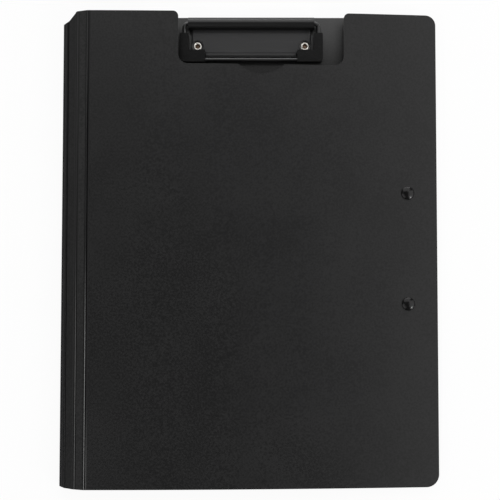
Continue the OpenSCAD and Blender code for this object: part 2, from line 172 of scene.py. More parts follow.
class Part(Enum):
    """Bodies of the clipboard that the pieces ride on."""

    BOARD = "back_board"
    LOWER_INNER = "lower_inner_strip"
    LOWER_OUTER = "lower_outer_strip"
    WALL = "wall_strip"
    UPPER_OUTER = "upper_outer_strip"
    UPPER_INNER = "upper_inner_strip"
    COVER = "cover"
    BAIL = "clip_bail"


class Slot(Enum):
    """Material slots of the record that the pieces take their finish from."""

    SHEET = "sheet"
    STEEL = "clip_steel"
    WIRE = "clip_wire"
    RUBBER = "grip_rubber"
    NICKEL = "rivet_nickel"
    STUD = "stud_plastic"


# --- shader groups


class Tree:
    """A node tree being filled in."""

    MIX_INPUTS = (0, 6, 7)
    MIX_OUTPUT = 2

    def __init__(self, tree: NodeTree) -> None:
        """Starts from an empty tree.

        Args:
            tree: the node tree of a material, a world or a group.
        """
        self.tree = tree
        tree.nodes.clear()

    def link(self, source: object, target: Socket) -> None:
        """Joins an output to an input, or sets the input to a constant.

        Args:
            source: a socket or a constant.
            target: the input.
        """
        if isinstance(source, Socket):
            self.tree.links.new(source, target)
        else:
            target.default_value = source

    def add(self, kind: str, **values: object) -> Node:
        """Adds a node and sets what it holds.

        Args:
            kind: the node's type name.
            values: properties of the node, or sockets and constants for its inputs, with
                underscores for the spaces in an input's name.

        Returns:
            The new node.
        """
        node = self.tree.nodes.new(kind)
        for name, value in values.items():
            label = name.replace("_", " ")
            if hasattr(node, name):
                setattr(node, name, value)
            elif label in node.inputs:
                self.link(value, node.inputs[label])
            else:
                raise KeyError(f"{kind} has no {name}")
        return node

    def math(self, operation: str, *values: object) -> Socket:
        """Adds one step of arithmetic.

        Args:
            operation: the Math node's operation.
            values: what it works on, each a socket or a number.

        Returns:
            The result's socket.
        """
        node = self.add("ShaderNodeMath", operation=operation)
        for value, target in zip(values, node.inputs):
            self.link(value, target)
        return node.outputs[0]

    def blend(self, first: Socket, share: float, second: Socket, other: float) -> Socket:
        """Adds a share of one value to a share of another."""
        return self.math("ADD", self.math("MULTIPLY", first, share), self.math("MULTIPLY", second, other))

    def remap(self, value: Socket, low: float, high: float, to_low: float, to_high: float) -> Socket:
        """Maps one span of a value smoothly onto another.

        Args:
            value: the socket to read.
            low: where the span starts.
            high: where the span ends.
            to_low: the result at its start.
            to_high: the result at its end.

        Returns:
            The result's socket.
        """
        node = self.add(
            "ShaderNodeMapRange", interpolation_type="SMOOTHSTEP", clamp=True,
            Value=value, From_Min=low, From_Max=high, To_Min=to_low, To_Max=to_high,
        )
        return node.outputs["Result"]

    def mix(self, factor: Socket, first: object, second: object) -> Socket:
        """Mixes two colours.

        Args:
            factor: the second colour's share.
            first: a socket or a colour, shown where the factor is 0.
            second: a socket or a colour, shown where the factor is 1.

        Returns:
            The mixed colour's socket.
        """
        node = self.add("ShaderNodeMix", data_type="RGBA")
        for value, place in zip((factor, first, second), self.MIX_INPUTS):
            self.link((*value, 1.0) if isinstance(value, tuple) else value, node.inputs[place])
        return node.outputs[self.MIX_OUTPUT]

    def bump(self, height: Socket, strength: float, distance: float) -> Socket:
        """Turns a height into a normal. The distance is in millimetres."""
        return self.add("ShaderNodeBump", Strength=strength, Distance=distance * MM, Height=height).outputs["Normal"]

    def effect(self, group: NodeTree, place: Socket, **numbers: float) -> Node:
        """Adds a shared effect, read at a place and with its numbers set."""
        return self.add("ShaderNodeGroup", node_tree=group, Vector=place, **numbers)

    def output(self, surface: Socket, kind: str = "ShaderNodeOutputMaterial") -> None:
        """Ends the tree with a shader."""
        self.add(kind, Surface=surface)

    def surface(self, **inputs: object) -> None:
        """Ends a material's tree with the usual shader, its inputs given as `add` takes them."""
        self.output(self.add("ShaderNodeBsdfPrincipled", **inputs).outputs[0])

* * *

TASK TO CARRY OUT >>
Print only the lines from the top of the data above down to the line holding "of the clipboard", inclusive.

FULL OUTPUT >>
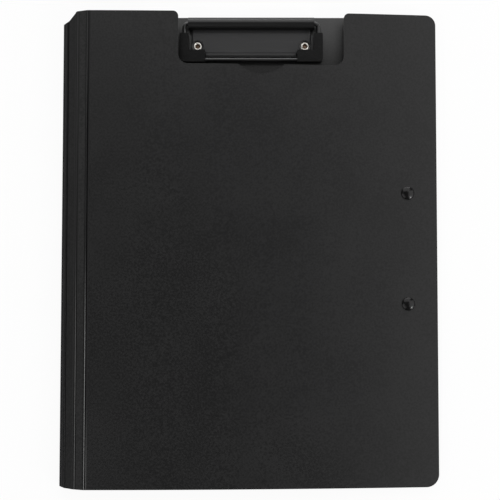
Continue the OpenSCAD and Blender code for this object: part 2, from line 172 of scene.py. More parts follow.
class Part(Enum):
    """Bodies of the clipboard that the pieces ride on."""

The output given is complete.